The Digestive – Issue 1

Good morning and welcome to the launch edition of The Cheese Grater’s fortnightly newsletter, the Digestive.

The idea behind this newsletter is to provide students with a consistent and reliable source of campus news outside of our termly print issues.

We recognise that students often feel disconnected from UCL, and it is our hope that this newsletter will address this problem by keeping you in the loop about things happening on campus in an informative and digestible way.

Every other Monday from today onwards, readers can expect to see the Digestive in their inboxes and on our Instagram. All stories featured in the Digestive are available in full on our website.

Without further ado, here are the headlines this week.

The UCL Labour Society is off to a rocky start to the new academic year as its handful of remaining members complain about the ‘lack of clear leadership’.

Outsourced cleaners at the Cruciform were finally offered parity in pay and conditions, five years after it was promised by UCL, but not before its subcontractor made one last attempt to ‘squeeze profits’.

The UCL Conservatives have outdone themselves once again by beating their record of getting suspended by the Union just two weeks after they returned to campus.

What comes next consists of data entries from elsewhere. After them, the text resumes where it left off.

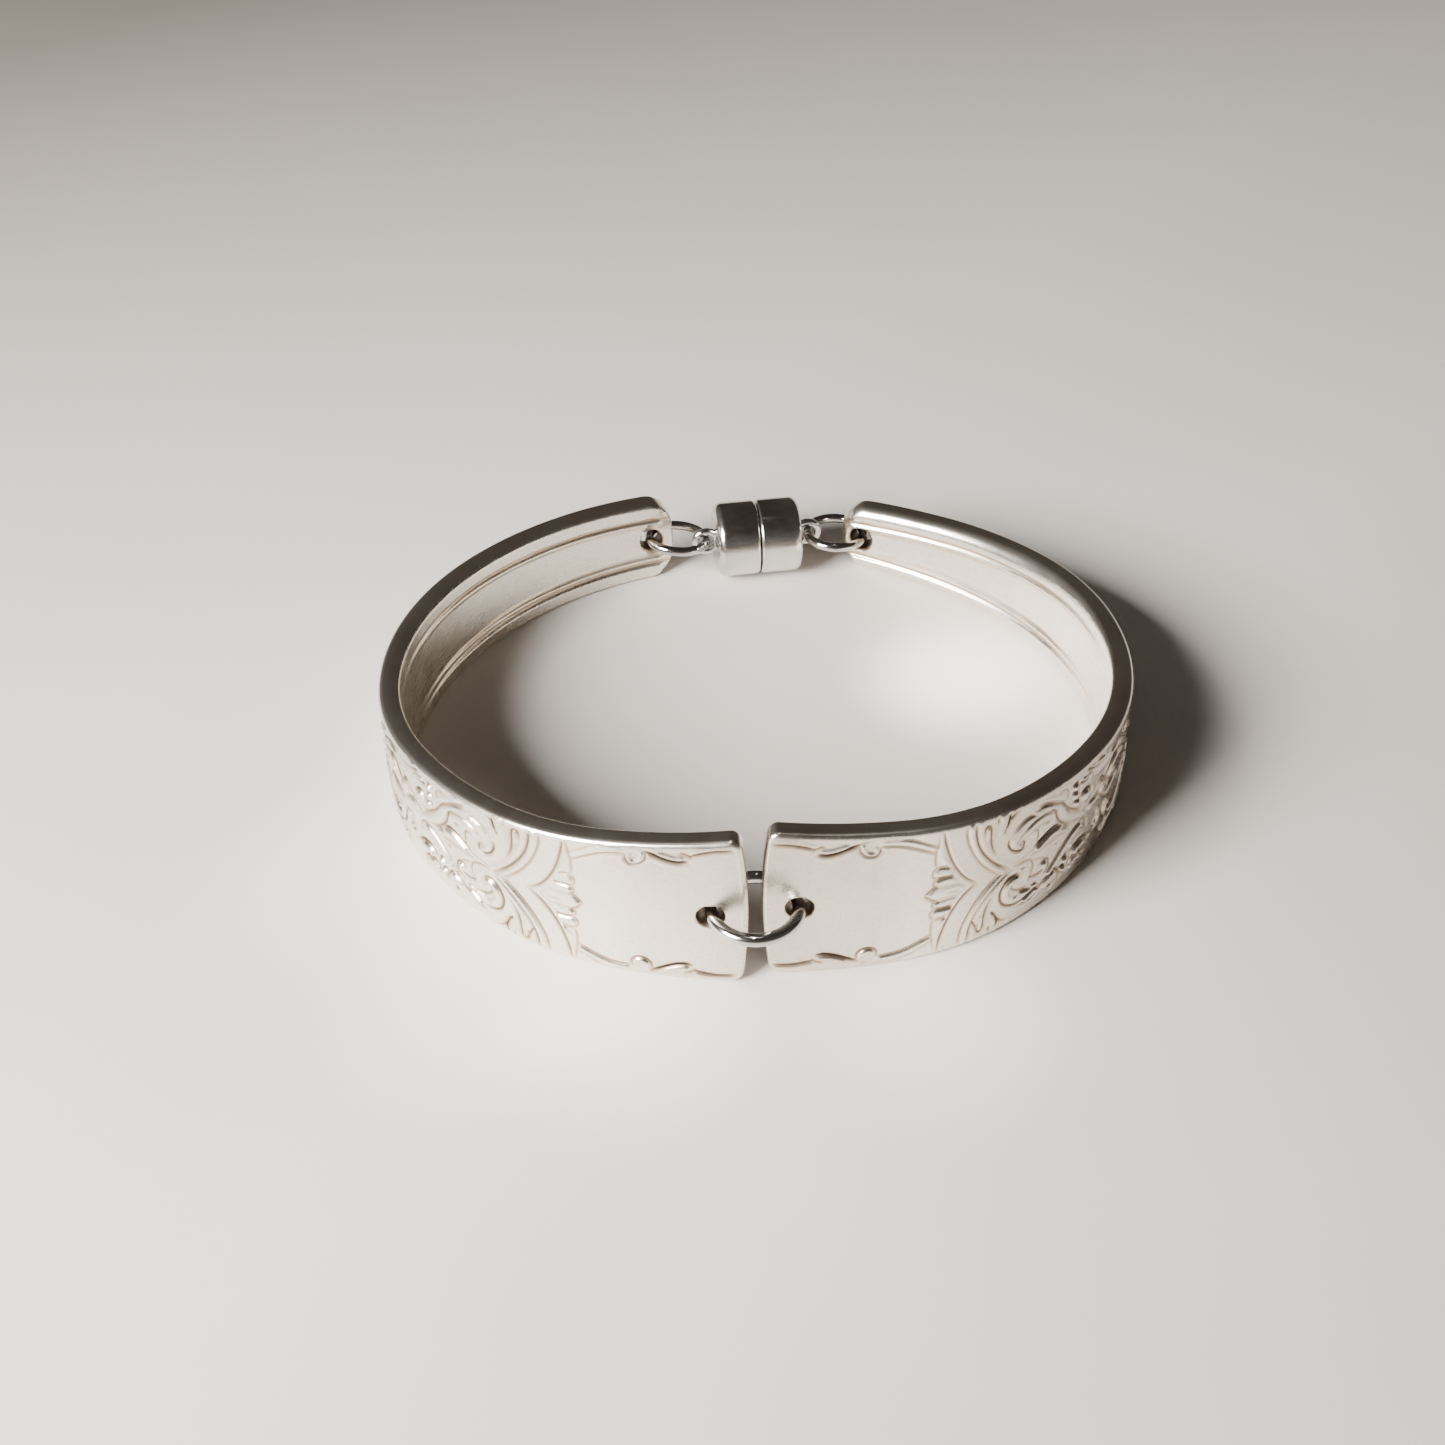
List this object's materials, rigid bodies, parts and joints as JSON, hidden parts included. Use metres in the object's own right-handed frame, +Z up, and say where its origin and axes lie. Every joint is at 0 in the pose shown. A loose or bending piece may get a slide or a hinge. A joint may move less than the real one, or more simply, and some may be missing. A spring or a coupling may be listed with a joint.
{
  "type": "spoon handle bracelet",
  "caption": "Oval bracelet of bent ornamented spoon handles, joined in front by a jump ring and closed behind by a magnetic barrel clasp on small rings.",
  "frame": {"origin": "under the middle of the bracelet's box, on the surface that it lies on", "axes": "+Z up through the wrist hollow, +Y from the front ring back to the clasp, +X to the right seen from the front ring"},
  "size_m": [0.061, 0.059, 0.0144],
  "materials": {
    "silver_plate": "worn satin silver plate with brown tarnish in the ornament's grooves",
    "ring_wire": "bright wire",
    "clasp": "bright with fine scratches"
  },
  "bodies": {
    "left_half": {"left_handle": "silver_plate", "front_ring": "ring_wire", "left_rear_ring": "ring_wire", "left_clasp_half": "clasp"},
    "right_half": {"right_handle": "silver_plate", "right_rear_ring": "ring_wire", "right_clasp_half": "clasp"}
  },
  "joints": [
    {"name": "opening", "type": "hinge", "parent": "left_half", "child": "right_half", "pos_m": [0.00005, -0.02584, 0.00694], "axis": [0, 0, -1], "range_deg": [0, 95]}
  ]
}
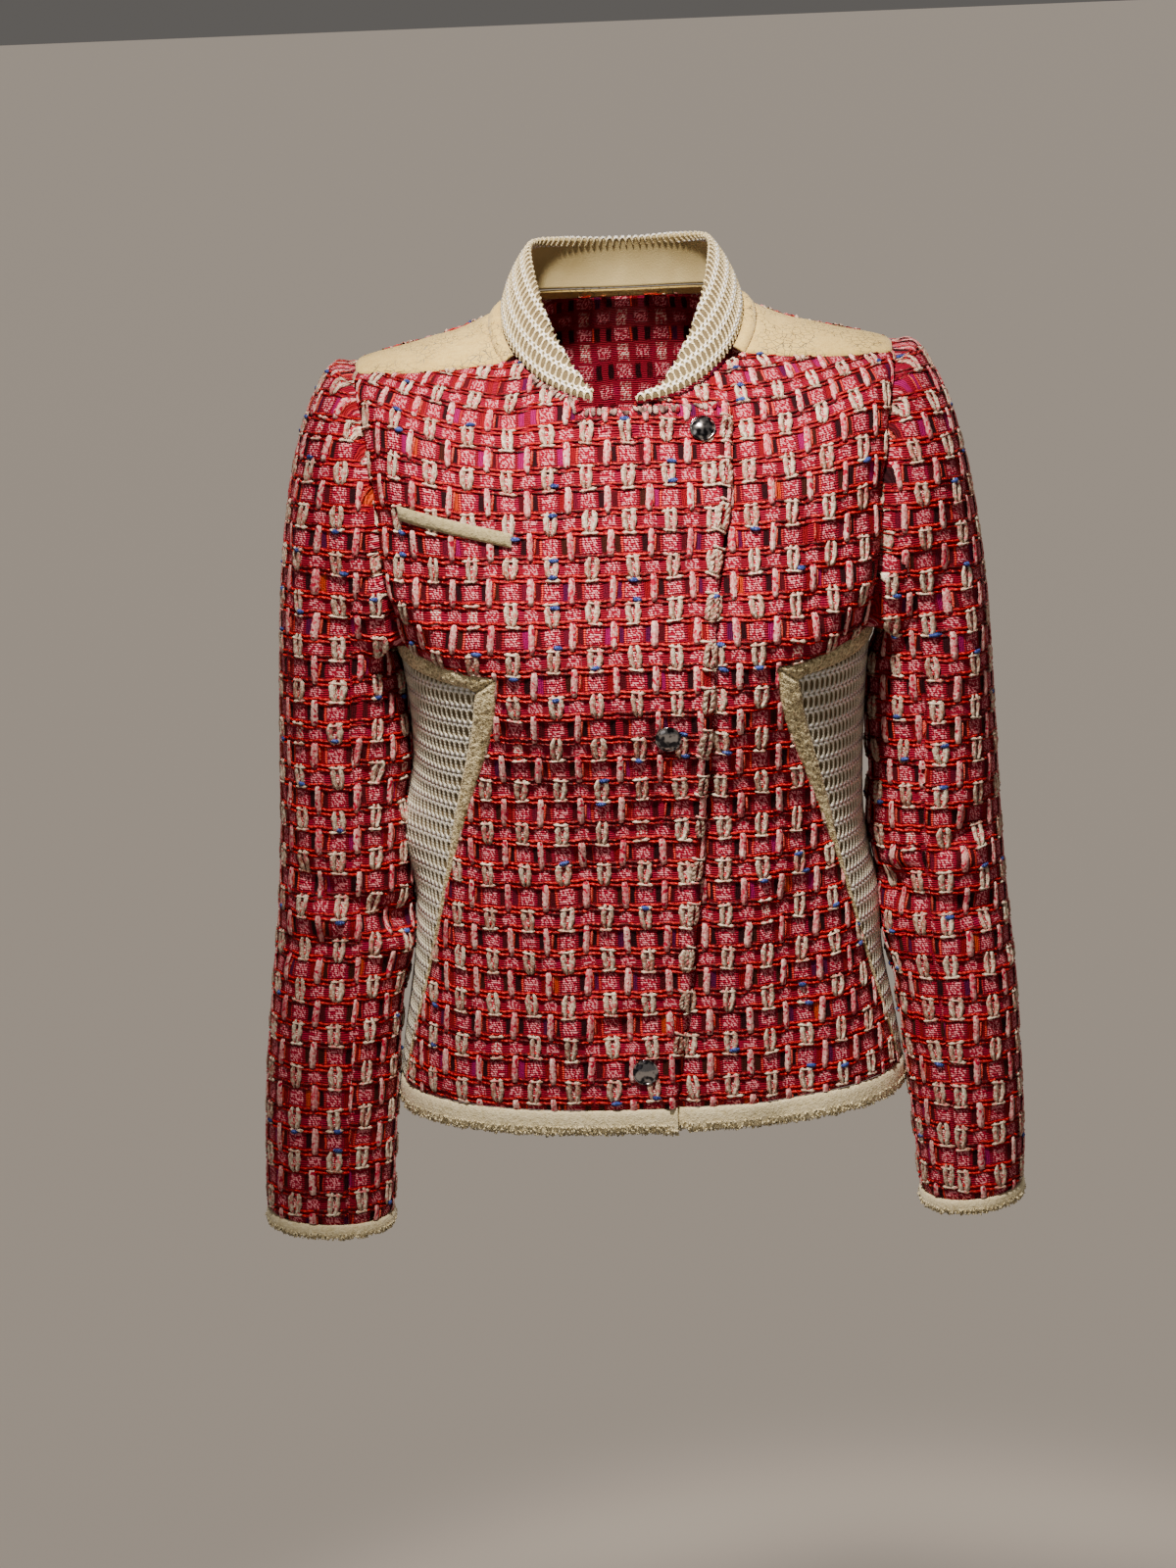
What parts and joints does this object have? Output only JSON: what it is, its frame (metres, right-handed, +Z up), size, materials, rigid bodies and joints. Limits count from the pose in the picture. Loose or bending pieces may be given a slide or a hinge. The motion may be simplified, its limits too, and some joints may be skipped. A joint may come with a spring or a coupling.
{
  "type": "cropped tweed jacket",
  "caption": "Cropped long-sleeved tweed jacket with an asymmetric snapped front, stand collar, suede yokes and trim, and mesh side panels, held in its worn shape.",
  "frame": {"origin": "middle of the neck opening, level with the points where the collar meets the shoulders", "axes": "+Z up towards the collar, -Y to the front of the jacket, +X towards the wearer's left"},
  "size_m": [0.5244, 0.2337, 0.6684],
  "materials": {
    "tweed": "boucle tweed, matt with glossy cords",
    "mesh": "openwork sports mesh, slightly shiny",
    "collar_mesh": "openwork mesh, slightly shiny",
    "suede": "napped suede, matt",
    "yoke_suede": "smooth suede, matt",
    "snap_metal": "polished dark metal"
  },
  "bodies": {
    "root": {"back": "tweed", "front_left": "tweed", "front_right": "tweed", "sleeve_upper_left": "tweed", "sleeve_upper_right": "tweed", "sleeve_under_left": "tweed", "sleeve_under_right": "tweed", "side_mesh_left": "mesh", "side_mesh_right": "mesh", "collar": "collar_mesh", "cuff_left": "suede", "cuff_right": "suede", "hem_back": "suede", "hem_front_left": "suede", "hem_front_right": "suede", "neck_strip": "suede", "side_band_front_left": "suede", "side_band_front_right": "suede", "side_band_top_left": "suede", "side_band_top_right": "suede", "welt": "suede", "yoke_left": "yoke_suede", "yoke_right": "yoke_suede", "snap_top": "snap_metal", "snap_middle": "snap_metal", "snap_bottom": "snap_metal"}
  },
  "joints": []
}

The Students’ Union appears confident that students will return to its bars despite raising the price of pints to cover increased spending on staff wages.

The final three candidates in the Conservative leadership race have come down to American crypto finance mogul and prison inmate Sam Bankman-Fried, former This Morning presenter Phillip Schofield, and a Sack of Potatoes, writes Elgin Edison.

As UCL reinstates strict immigration control across all campus entry points, Online Editor Robert Delaney writes about life in the Bloomsbury police state.

Picture of the week

By Katelyn Liu

One year on: Protests at the gates of UCL on 7 October marking one year since Hamas’ attack on Israel and the ethnic cleansing of Palestine that ensued.